◆ Records from a data source:
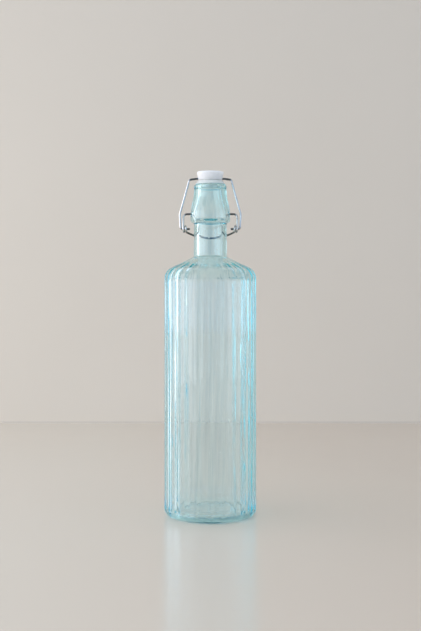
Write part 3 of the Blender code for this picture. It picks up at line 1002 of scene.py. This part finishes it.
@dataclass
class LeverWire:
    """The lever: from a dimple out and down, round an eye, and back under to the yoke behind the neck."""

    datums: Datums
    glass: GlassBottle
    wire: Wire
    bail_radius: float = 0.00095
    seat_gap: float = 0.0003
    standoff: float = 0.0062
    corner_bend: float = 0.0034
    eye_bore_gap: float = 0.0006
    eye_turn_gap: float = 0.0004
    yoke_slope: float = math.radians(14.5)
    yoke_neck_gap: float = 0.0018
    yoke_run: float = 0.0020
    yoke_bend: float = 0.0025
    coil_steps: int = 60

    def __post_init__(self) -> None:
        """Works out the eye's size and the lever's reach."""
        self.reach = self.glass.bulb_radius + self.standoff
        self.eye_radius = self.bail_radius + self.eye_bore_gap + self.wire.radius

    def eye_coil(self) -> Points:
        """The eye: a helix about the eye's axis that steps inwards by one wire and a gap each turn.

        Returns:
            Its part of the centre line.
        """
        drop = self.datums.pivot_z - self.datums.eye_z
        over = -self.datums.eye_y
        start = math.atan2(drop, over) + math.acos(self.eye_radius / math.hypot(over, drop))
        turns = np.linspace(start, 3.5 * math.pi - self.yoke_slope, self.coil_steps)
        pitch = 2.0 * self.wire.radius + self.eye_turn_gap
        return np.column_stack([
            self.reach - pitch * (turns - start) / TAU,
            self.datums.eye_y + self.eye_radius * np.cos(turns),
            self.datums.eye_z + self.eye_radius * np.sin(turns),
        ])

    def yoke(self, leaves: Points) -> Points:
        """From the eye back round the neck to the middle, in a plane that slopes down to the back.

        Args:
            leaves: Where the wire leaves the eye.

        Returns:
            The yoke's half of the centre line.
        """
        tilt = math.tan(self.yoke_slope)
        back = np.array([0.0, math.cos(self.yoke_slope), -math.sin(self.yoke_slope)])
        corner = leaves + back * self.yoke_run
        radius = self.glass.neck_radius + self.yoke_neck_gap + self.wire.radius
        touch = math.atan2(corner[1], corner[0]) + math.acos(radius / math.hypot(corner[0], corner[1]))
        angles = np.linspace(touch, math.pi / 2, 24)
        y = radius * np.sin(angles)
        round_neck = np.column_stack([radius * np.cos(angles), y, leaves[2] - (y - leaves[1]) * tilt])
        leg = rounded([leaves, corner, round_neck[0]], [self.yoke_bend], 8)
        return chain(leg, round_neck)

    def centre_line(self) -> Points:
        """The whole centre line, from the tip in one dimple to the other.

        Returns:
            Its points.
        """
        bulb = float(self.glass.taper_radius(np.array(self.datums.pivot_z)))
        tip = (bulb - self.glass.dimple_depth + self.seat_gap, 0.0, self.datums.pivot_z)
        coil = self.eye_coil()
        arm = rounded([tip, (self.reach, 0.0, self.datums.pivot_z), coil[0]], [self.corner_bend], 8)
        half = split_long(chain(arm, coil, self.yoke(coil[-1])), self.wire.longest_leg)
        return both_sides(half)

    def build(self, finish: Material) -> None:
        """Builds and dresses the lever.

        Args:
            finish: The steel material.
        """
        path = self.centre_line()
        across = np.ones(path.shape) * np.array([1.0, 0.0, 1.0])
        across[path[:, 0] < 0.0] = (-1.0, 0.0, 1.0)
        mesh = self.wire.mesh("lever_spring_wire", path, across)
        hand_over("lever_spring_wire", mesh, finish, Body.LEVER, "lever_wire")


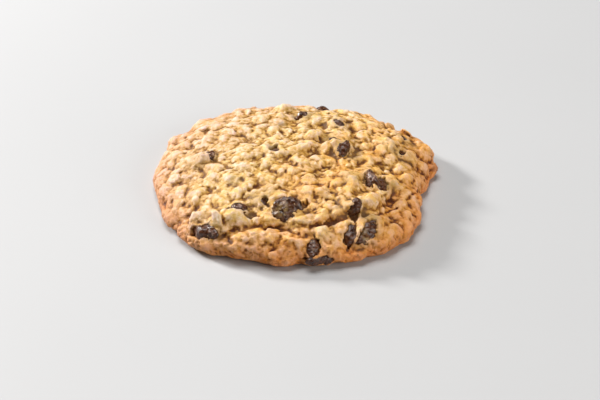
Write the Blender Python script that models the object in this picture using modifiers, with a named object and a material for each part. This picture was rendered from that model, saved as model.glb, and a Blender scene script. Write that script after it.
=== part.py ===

◆ TASK TO COMPLETE:
Extract all of the data exactly as written.

◆ EXERCISE OUTPUT:
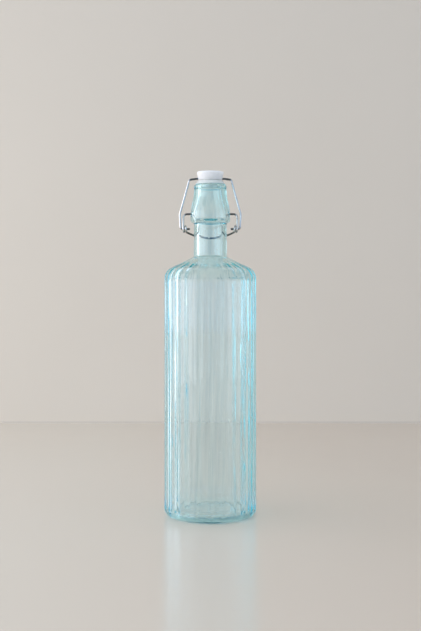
Write part 3 of the Blender code for this picture. It picks up at line 1002 of scene.py. This part finishes it.
@dataclass
class LeverWire:
    """The lever: from a dimple out and down, round an eye, and back under to the yoke behind the neck."""

    datums: Datums
    glass: GlassBottle
    wire: Wire
    bail_radius: float = 0.00095
    seat_gap: float = 0.0003
    standoff: float = 0.0062
    corner_bend: float = 0.0034
    eye_bore_gap: float = 0.0006
    eye_turn_gap: float = 0.0004
    yoke_slope: float = math.radians(14.5)
    yoke_neck_gap: float = 0.0018
    yoke_run: float = 0.0020
    yoke_bend: float = 0.0025
    coil_steps: int = 60

    def __post_init__(self) -> None:
        """Works out the eye's size and the lever's reach."""
        self.reach = self.glass.bulb_radius + self.standoff
        self.eye_radius = self.bail_radius + self.eye_bore_gap + self.wire.radius

    def eye_coil(self) -> Points:
        """The eye: a helix about the eye's axis that steps inwards by one wire and a gap each turn.

        Returns:
            Its part of the centre line.
        """
        drop = self.datums.pivot_z - self.datums.eye_z
        over = -self.datums.eye_y
        start = math.atan2(drop, over) + math.acos(self.eye_radius / math.hypot(over, drop))
        turns = np.linspace(start, 3.5 * math.pi - self.yoke_slope, self.coil_steps)
        pitch = 2.0 * self.wire.radius + self.eye_turn_gap
        return np.column_stack([
            self.reach - pitch * (turns - start) / TAU,
            self.datums.eye_y + self.eye_radius * np.cos(turns),
            self.datums.eye_z + self.eye_radius * np.sin(turns),
        ])

    def yoke(self, leaves: Points) -> Points:
        """From the eye back round the neck to the middle, in a plane that slopes down to the back.

        Args:
            leaves: Where the wire leaves the eye.

        Returns:
            The yoke's half of the centre line.
        """
        tilt = math.tan(self.yoke_slope)
        back = np.array([0.0, math.cos(self.yoke_slope), -math.sin(self.yoke_slope)])
        corner = leaves + back * self.yoke_run
        radius = self.glass.neck_radius + self.yoke_neck_gap + self.wire.radius
        touch = math.atan2(corner[1], corner[0]) + math.acos(radius / math.hypot(corner[0], corner[1]))
        angles = np.linspace(touch, math.pi / 2, 24)
        y = radius * np.sin(angles)
        round_neck = np.column_stack([radius * np.cos(angles), y, leaves[2] - (y - leaves[1]) * tilt])
        leg = rounded([leaves, corner, round_neck[0]], [self.yoke_bend], 8)
        return chain(leg, round_neck)

    def centre_line(self) -> Points:
        """The whole centre line, from the tip in one dimple to the other.

        Returns:
            Its points.
        """
        bulb = float(self.glass.taper_radius(np.array(self.datums.pivot_z)))
        tip = (bulb - self.glass.dimple_depth + self.seat_gap, 0.0, self.datums.pivot_z)
        coil = self.eye_coil()
        arm = rounded([tip, (self.reach, 0.0, self.datums.pivot_z), coil[0]], [self.corner_bend], 8)
        half = split_long(chain(arm, coil, self.yoke(coil[-1])), self.wire.longest_leg)
        return both_sides(half)

    def build(self, finish: Material) -> None:
        """Builds and dresses the lever.

        Args:
            finish: The steel material.
        """
        path = self.centre_line()
        across = np.ones(path.shape) * np.array([1.0, 0.0, 1.0])
        across[path[:, 0] < 0.0] = (-1.0, 0.0, 1.0)
        mesh = self.wire.mesh("lever_spring_wire", path, across)
        hand_over("lever_spring_wire", mesh, finish, Body.LEVER, "lever_wire")


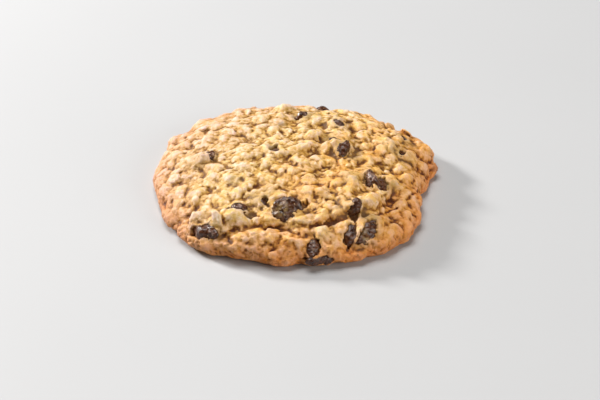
Write the Blender Python script that models the object in this picture using modifiers, with a named object and a material for each part. This picture was rendered from that model, saved as model.glb, and a Blender scene script. Write that script after it.
=== part.py ===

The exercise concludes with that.